Marriage — as anyone who has watched “House of Cards,” or actually experienced the giddy highs and devastating lows of a real, ’til-death-part-us union, knows — is complicated.
And, with the divorce rate hovering around 50 percent, it’s reasonable to once again ask the question: What’s the secret to a successful marriage? Or, put another way, how can couples get enough relationship “oxygen” while climbing the mountain of marriage to avoid suffocating?
In a recent study, psychologists from Northwestern University present a new model of marriage in the U.S. that’s all about avoiding suffocation. (The full title of the paper is: “The Suffocation of Marriage: Climbing Mount Maslow Without Enough Oxygen.”) In the report, researchers say that Americans today are increasingly — and perhaps unrealistically — asking their marriages to fulfill higher-level psychological needs, such as those related to personal growth and self-realization. So, it’s not so much that we’re asking too much of our spouses, we may just be asking for the wrong things.

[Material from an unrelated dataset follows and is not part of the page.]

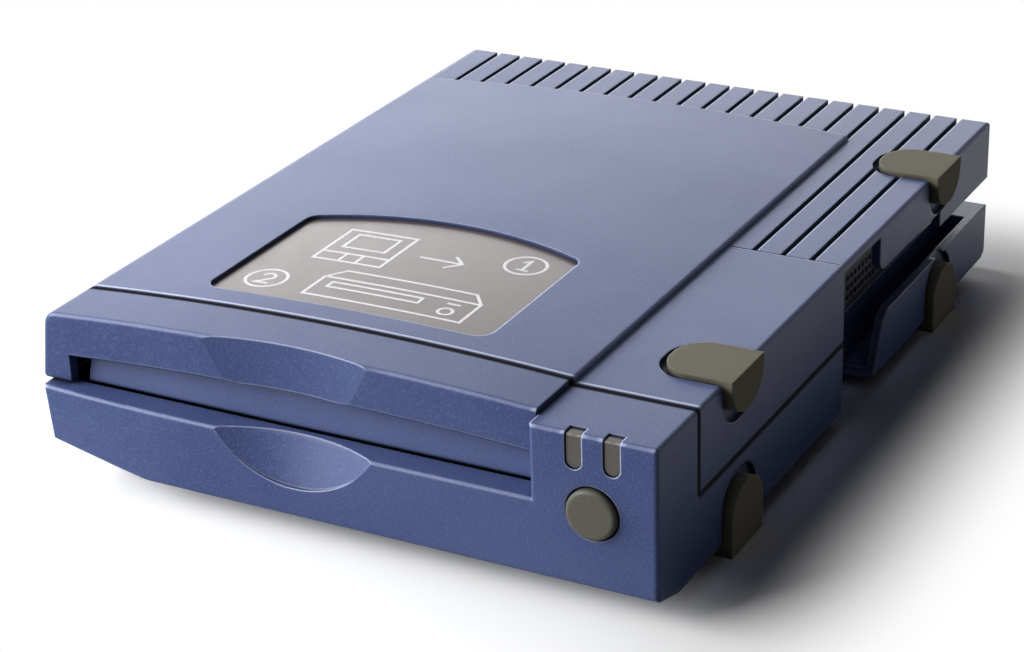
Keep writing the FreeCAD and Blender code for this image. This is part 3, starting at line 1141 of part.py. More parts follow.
def data_port(x):
    """A wide D-shaped port: flange, metal shell, insert and the body on the board."""
    flange = box(x - PORT_FLANGE_W / 2, x + PORT_FLANGE_W / 2, panel_rear, panel_rear + PORT_FLANGE_T,
                 PORT_Z - PORT_FLANGE_H / 2, PORT_Z + PORT_FLANGE_H / 2)
    flange = round_edges(flange, 1.5, lambda c, e: near(c.y, panel_rear + PORT_FLANGE_T / 2))
    shell = port_outline(PORT_SHELL_W, PORT_SHELL_H, panel_rear, panel_rear + PORT_FLANGE_T + PORT_SHELL_L,
                         x=x)
    mouth = port_outline(PORT_SHELL_W - 1.2, PORT_SHELL_H - 1.2, panel_rear + PORT_FLANGE_T,
                         panel_rear + PORT_FLANGE_T + PORT_SHELL_L + 1, x=x, radius=1.5)
    insert = port_outline(PORT_SHELL_W - 2.0, PORT_SHELL_H - 2.0, panel_rear,
                          panel_rear + PORT_FLANGE_T + PORT_SHELL_L - 0.6, x=x, radius=1.2)
    neck = port_outline(PORT_SHELL_W, PORT_SHELL_H, PANEL_Y - 1, panel_rear + 0.5, x=x)
    body = box(x - PORT_BODY_W / 2, x + PORT_BODY_W / 2, PANEL_Y - PORT_BODY_L, PANEL_Y,
               board_top, PORT_Z + PORT_BODY_H / 2)
    return fuse(cut(fuse(flange, shell), mouth), insert, neck, body)


def jack_screws():
    """Hexagonal posts that lock a plug to each port."""
    posts = []
    for x in PORT_X:
        for side in (-1, 1):
            centre = vec(x + side * JACKSCREW_X, panel_rear + PORT_FLANGE_T, PORT_Z)
            points = [centre + vec(JACKSCREW_R * math.cos(math.radians(60 * i)), 0,
                                   JACKSCREW_R * math.sin(math.radians(60 * i))) for i in range(6)]
            post = polygon(points, vec(0, JACKSCREW_L, 0))
            bore = rod(centre.x, centre.y + 1, centre.z, JACKSCREW_BORE_R, JACKSCREW_L, Y_AXIS)
            posts.append(cut(post, bore))
    return posts


def power_jack():
    """Round power inlet with its centre pin, standing on the board."""
    z = board_top + JACK_H / 2
    body = box(JACK_X - JACK_W / 2, JACK_X + JACK_W / 2, panel_rear - JACK_L, panel_rear, board_top,
               board_top + JACK_H)
    body = cut(body, rod(JACK_X, panel_rear - JACK_BORE_L, z, JACK_BORE_R, JACK_BORE_L + 1, Y_AXIS))
    pin = rod(JACK_X, panel_rear - JACK_BORE_L - 1, z, JACK_PIN_R, JACK_BORE_L, Y_AXIS)
    return fuse(body, pin)


def rear_panel():
    """Metal sheet behind the ports with their cut-outs."""
    x1 = channel_wall_x0 - FIT
    lower = lower_room(x1, PANEL_Y, panel_rear, WALL, LEDGE_Z, FIT)
    upper = box(lower_left(LEDGE_Z) + WALL + FIT, x1, PANEL_Y, panel_rear, LEDGE_Z - 1,
                STRIP_TOP - DECK_THICK)
    sheet = fuse(lower, upper)
    holes = [port_outline(PORT_SHELL_W + 0.6, PORT_SHELL_H + 0.6, PANEL_Y - 1, panel_rear + 1, x=x)
             for x in PORT_X]
    holes.append(box(JACK_X - JACK_W / 2 - FIT, JACK_X + JACK_W / 2 + FIT, PANEL_Y - 1, panel_rear + 1,
                     board_top - FIT, board_top + JACK_H + FIT))
    return cut(sheet, *holes)


def side_grille():
    """Pierced sheet in the recessed side wall."""
    y0, y1 = GRILLE_Y0 - 1.5 + FIT, GRILLE_Y1 + 1.5 - FIT
    z0, z1 = LOWER_WALL_Z + SEAM + FIT, GRILLE_Z1 + 1.5 - FIT
    x0 = channel_wall_x1 - GRILLE_THICK
    outline = Part.makePolygon([vec(x0, y0, z0), vec(x0, y1, z0), vec(x0, y1, z1), vec(x0, y0, z1),
                                vec(x0, y0, z0)])
    wires = [outline]
    size = GRILLE_PITCH - GRILLE_BAR
    columns = int((GRILLE_Y1 - GRILLE_Y0) / GRILLE_PITCH) - 1
    rows = int((GRILLE_Z1 - GRILLE_Z0 - 1) / GRILLE_PITCH)
    for column in range(columns):
        for row in range(rows):
            y = GRILLE_Y0 + GRILLE_PITCH * (column + 0.5)
            z = GRILLE_Z0 + 1 + GRILLE_PITCH * row + 0.3
            wires.append(Part.makePolygon([vec(x0, y, z), vec(x0, y + size, z), vec(x0, y + size, z + size),
                                           vec(x0, y, z + size), vec(x0, y, z)]))
    face = Part.Face(wires, "Part::FaceMakerCheese")
    return face.extrude(vec(GRILLE_THICK, 0, 0)).Solids[0]


def case_screws():
    """Long screws from the underside into the top shell's bosses."""
    screws = []
    for x, y in CASE_SCREWS:
        head = rod(x, y, CASE_SINK - CASE_HEAD_H, CASE_HEAD_R, CASE_HEAD_H)
        shank = rod(x, y, CASE_SINK - SINK, CASE_SCREW_R, SINK + CASE_SCREW_L)
        screws.append(fuse(head, shank))
    return screws


def chassis_screws():
    screws = []
    for x, y in CHASSIS_SCREWS:
        head = rod(x, y, chassis_top, CHASSIS_HEAD_R, CHASSIS_HEAD_H)
        shank = rod(x, y, CHASSIS_Z - 4.5, CHASSIS_SCREW_R, 4.7 + SHEET)
        screws.append(fuse(head, shank))
    return screws


os.makedirs("parts", exist_ok=True)
write("bottom_shell", bottom_shell())
write("top_shell", top_shell())
write("front_lip", front_lip())
write("window_panel", window_panel())
write("eject_button", eject_button())
write("button_spring", button_spring())
for name, lamp_x in zip(("left", "right"), LAMP_X):
    write("light_pipe_" + name, light_pipe(lamp_x))
write("panel_board", panel_board())
write("status_leds", *status_leds())
write("button_switch", button_switch())
write("disk_door", disk_door())
write("door_spring", door_spring())
write("chassis_frame", chassis_frame())
write("top_plate", top_plate())
write("disk_tray", disk_tray())
write("motor_plate", motor_plate())
write("motor_coils", *motor_coils())
write("spindle_rotor", spindle_rotor())
write("head_carriage", head_carriage())
write("lower_head_arm", head_arm(LOWER_ARM_Z, LOWER_ARM_Z + ARM_T - 0.1))
write("upper_head_arm", head_arm(UPPER_ARM_Z, UPPER_ARM_Z - HEAD_T + 0.1))
write("arm_spacer", arm_spacer())
write("voice_coils", *voice_coils())
write("magnet_yokes", *magnet_yokes())
write("drive_magnets", *drive_magnets())
write("carriage_rods", *[rod(BAY_X + side * ROD_X, ROD_TAB_Y[0], ROD_Z, ROD_R,
                             ROD_TAB_Y[1] + ROD_TAB_T - ROD_TAB_Y[0], Y_AXIS) for side in (-1, 1)])
write("head_flex", head_flex())
write("solenoid", solenoid())
write("solenoid_plunger", solenoid_plunger())
write("latch_lever", latch_lever())
write("latch_pin", latch_pin())
write("circuit_board", circuit_board())
write("board_chips", *board_chips())
for name, port_x in zip(("left", "right"), PORT_X):
    write("data_port_" + name, data_port(port_x))
write("jack_screws", *jack_screws())
write("power_jack", power_jack())
write("rear_panel", rear_panel())
write("side_grille", side_grille())
for name, pad_y in zip(("front", "rear"), PAD_Y):
    write("upper_pad_" + name, edge_pad(pad_y, True, False))
    write("lower_pad_" + name, edge_pad(pad_y, False, False))
    write("left_foot_" + name, foot(pad_y, False))
write("case_screws", *case_screws())
write("chassis_screws", *chassis_screws())
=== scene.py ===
import json
import math

import bmesh
import bpy
from mathutils import Matrix, Vector
from mathutils.bvhtree import BVHTree

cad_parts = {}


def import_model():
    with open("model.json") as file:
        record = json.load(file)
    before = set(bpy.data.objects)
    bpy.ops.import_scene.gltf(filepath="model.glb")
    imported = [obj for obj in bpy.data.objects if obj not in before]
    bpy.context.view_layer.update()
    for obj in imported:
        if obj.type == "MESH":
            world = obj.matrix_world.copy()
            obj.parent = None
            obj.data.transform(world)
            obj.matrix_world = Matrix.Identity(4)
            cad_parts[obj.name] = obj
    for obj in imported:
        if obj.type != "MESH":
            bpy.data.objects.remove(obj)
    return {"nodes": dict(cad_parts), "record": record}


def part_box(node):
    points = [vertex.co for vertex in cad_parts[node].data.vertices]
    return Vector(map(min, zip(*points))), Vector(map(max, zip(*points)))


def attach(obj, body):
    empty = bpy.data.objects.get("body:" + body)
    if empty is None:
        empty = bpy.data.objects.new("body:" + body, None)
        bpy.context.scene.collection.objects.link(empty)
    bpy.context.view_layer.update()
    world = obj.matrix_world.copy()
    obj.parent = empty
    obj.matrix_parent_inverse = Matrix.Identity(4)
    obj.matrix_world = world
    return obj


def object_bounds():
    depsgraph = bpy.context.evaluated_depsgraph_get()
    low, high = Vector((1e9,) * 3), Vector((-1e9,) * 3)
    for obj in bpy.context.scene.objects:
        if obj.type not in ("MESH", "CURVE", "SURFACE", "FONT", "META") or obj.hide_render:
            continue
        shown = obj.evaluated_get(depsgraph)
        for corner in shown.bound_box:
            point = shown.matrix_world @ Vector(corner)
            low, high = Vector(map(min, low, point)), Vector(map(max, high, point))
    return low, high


# A desktop drive for hard disk cartridges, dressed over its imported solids.
# Lengths named _MM are millimetres; everything handed to Blender is metres.
# A pair named _ENDS is where a mask starts and where it is full.

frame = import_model()
cad_low, cad_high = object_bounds()

MM = 0.001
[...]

Speaking at the American Association for the Advancement of Science annual meeting earlier this month, the study’s lead author, Eli Finkel, a Northwestern psychologist whose research areas include “initial romantic attraction” and “conflict-resolution in established relationships,” said that married couples who support each others’ deep psychic, self-growth needs are pretty darn lucky.
“The level of satisfaction from having a spouse help you achieve your understanding of your core essence or your ability to come closer to the person you ideally want to be — that’s an immensely satisfying experience,” he said.
But, sadly, for many couples, such satisfaction is elusive. “Although some spouses are investing sufﬁcient resources — and reaping the marital and psychological beneﬁts of doing so — most are not,” the researchers report.
It wasn’t always this way. Marital expectations have evolved over time from subsistence needs — food, shelter, safety, sex and procreation — to higher-level psychological needs. But couples today often lack the time and energy needed to meet these expanding needs, which is contributing to a declining level of marital quality and well being, said the authors.
“Higher expectations can lead to greater disappointments, and they require people to keep their relationship fresh in ways that people didn’t used to feel required to do,” said Stephanie Coontz, historian and professor at the Evergreen State College, in Olympia, Wash. in an email. “The earth is not going to move every time a couple has sex; not every interaction is going to be a Hallmark moment.”
(And there may not even be any sex or Hallmark moments. A splashy story in The New York Times Magazine recently suggested that as marriages become more like business arrangements between equal partners, with fewer “Mad Men” and more cloth-diaper-washing dads, our sex lives are diminishing.)
The new “oxygen-rich” model claims marriage is an institution that requires many, many resources to meet core psychological needs. “You need the inputs of time, emotional energy, and a strong connection between the partners,” said Grace Larson of Northwestern University and co-author of the study. “We conceptualize that as requiring a lot of oxygen.”
Under this model, if people have the time and energy to devote to the relationship, the oxygen needs are met. But with so many other competing demands, such as spending more time at work or putting more energy into child care, the flow of oxygen can be cut off, thereby suffocating the marriage.
“Our suggestion is for people to take stock, to try to keep in mind that one relationship is unlikely to meet all of the psychological needs,” said Larson.
The idea of seeking fulfillment outside of one’s marriage is not new. (See, also: France.) But is it time to reconsider the consensual, non-monogamous model? Perhaps, the authors suggest, though the paper doesn’t offer specific recommendations in this arena.
“It’s a strong message within the consensual non-monogamy community that it’s unrealistic to expect one person to meet all of your most important needs,” said Larson.
But is outsourcing our needs really a great option for most of us? Or should couples simply hunker down, make more time for each other and adjust their expectations of marriage?
The model suggests that all are potentially viable options.
“We have to monitor our expectations to make sure that they are realistic,” said Coontz. “We have more potential for extremely rewarding marriages — we therefore have to try harder to meet that potential or adjust our expectations accordingly.”
If couples do decide to stick it out for the long haul, there’s something else they might want to consider: according to another new study, sex (and intimacy) remains key to a happy, healthy union. It can be a buffer against the injustices of aging, researchers suggest, and allow us to live together until death do us part.